Count every line in the entries that follow where the word "scene" appears, then state only the total.

[Modeling code records]

======

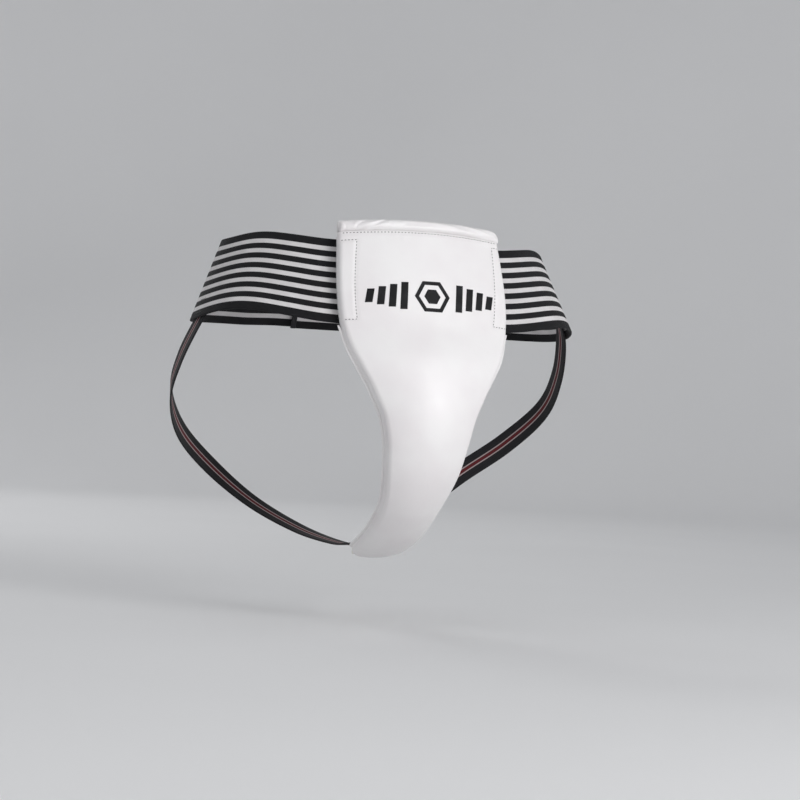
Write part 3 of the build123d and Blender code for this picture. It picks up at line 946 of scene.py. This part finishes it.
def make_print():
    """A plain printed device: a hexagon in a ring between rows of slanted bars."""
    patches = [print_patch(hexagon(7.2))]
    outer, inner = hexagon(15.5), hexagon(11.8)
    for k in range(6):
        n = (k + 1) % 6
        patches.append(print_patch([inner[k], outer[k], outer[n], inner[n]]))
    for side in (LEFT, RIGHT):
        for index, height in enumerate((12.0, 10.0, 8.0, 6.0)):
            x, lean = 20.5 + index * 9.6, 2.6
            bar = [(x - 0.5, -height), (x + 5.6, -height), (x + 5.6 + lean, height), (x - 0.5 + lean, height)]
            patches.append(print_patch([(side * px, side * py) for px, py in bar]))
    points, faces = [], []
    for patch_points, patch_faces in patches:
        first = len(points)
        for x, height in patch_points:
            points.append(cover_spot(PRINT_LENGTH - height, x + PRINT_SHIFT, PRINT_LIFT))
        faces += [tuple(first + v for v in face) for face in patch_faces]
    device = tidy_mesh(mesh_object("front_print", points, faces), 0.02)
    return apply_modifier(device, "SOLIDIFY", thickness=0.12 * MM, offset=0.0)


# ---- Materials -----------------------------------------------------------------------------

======

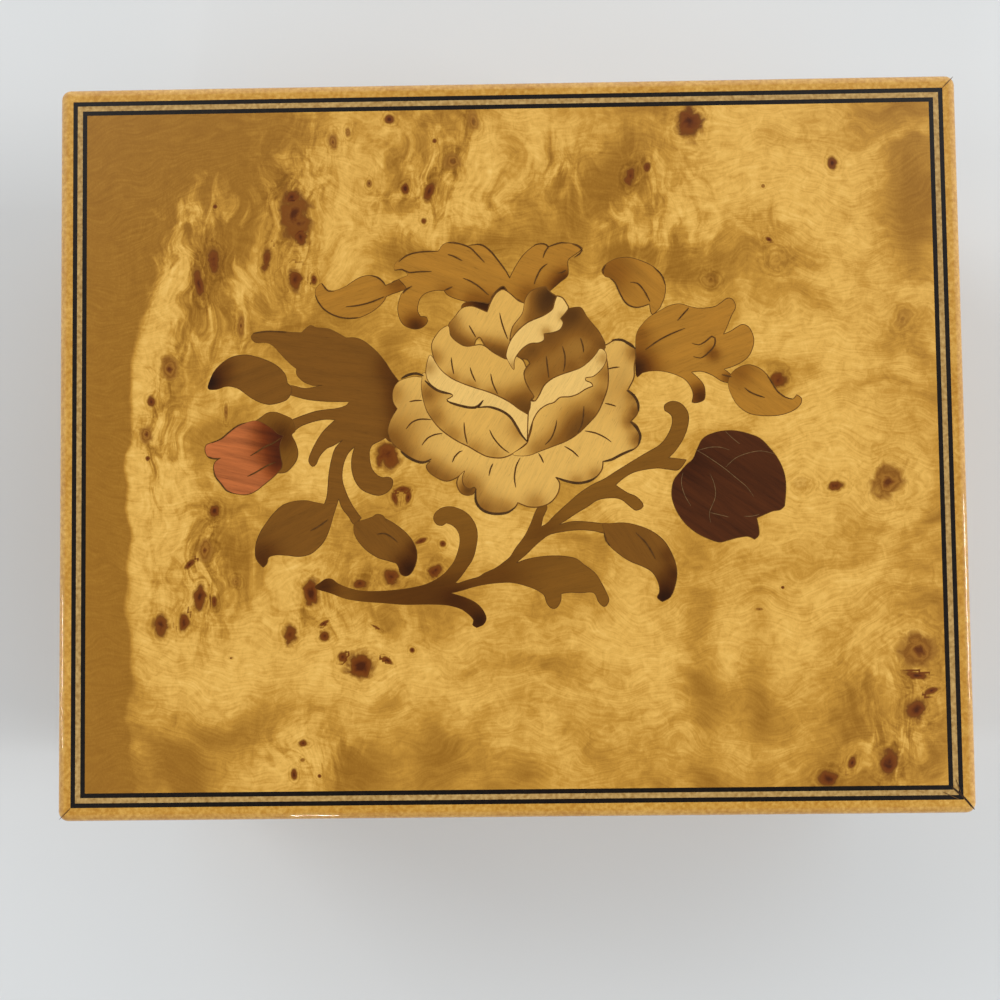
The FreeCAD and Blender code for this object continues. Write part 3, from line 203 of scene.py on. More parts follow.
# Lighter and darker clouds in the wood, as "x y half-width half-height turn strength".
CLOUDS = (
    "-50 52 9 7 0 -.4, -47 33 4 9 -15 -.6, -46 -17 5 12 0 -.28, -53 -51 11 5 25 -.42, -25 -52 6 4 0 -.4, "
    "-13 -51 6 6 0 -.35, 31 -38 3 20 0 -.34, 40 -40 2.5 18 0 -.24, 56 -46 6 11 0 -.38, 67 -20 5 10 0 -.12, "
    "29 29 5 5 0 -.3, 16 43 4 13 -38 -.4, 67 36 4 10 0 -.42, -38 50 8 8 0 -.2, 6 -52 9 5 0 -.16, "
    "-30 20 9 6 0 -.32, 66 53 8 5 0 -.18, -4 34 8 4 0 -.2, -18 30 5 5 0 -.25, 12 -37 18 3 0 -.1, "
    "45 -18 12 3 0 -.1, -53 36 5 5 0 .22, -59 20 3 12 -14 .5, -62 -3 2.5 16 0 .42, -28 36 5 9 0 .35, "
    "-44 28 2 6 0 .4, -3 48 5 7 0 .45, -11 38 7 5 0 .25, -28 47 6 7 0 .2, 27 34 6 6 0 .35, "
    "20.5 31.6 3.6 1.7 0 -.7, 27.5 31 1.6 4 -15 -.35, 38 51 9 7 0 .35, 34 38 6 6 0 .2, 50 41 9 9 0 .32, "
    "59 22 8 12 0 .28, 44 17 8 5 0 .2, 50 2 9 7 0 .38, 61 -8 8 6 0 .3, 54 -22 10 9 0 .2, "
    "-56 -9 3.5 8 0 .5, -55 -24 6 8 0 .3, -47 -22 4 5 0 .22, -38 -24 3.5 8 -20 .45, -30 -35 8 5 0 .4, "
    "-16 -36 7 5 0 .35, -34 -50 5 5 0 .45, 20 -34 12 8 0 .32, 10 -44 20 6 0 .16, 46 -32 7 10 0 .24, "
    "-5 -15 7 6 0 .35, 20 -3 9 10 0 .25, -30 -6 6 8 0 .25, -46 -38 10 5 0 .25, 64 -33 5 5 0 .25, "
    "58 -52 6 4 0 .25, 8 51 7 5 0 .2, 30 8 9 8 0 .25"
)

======

* [Response to this exercise]:
2